It seems like this kind of problems occur mostly within some specific areas, meanwhile OP seems to suggest that this kind of review should be applied for everything.
From a practical business perspective, performing a diversity and inclusiveness review is a risk management activity.
It doesn't really matter if the business strongly supports or opposes a particular set of diversity and inclusiveness goals from a fiduciary perspective, but it sure does matter if the business keeps losing money or missing targets because it is embroiled in scandals, paying out settlements to staff that have suffered discrimination, or being hauled in front of regulators to air their dirty laundry.

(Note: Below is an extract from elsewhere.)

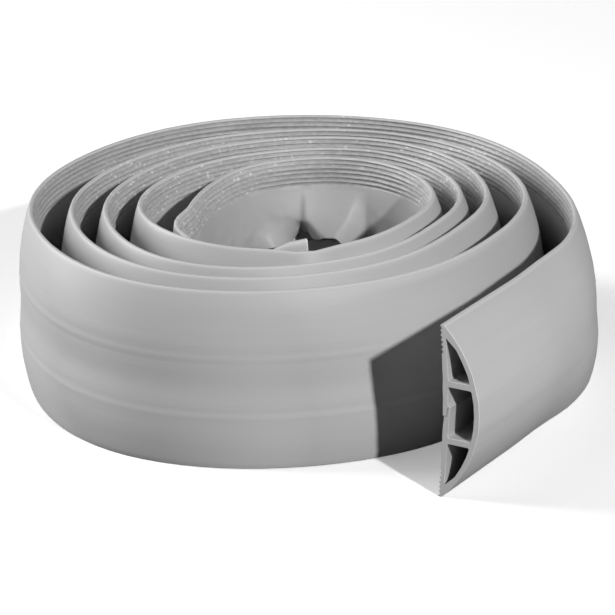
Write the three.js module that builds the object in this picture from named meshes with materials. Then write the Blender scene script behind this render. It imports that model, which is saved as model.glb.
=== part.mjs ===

One would hope that being a decent place to work, and treating people fairly would be enough of an incentive, but for everyone else, there are risk management processes designed to have repeatable processes to identify business risks, escalate them to leadership, and presumably either accept the risk, or steer the project towards a solution that has a more acceptable risk profile.
Not every kind of review is applicable for every single launch, but diversity and inclusion is applicable to more than just AI (in general, I don't know what the review process or requirements are for D&I)
Sounds unnecessary. You just roll it into the D&I review. There is such a thing as a D&I review that comes down to a couple paragraphs on how this product has no features that are relevant for diversity or inclusiveness.
But Google added the review because they found that, in general, the average software engineer does not have the background or technical experience to make an educated guess on that topic.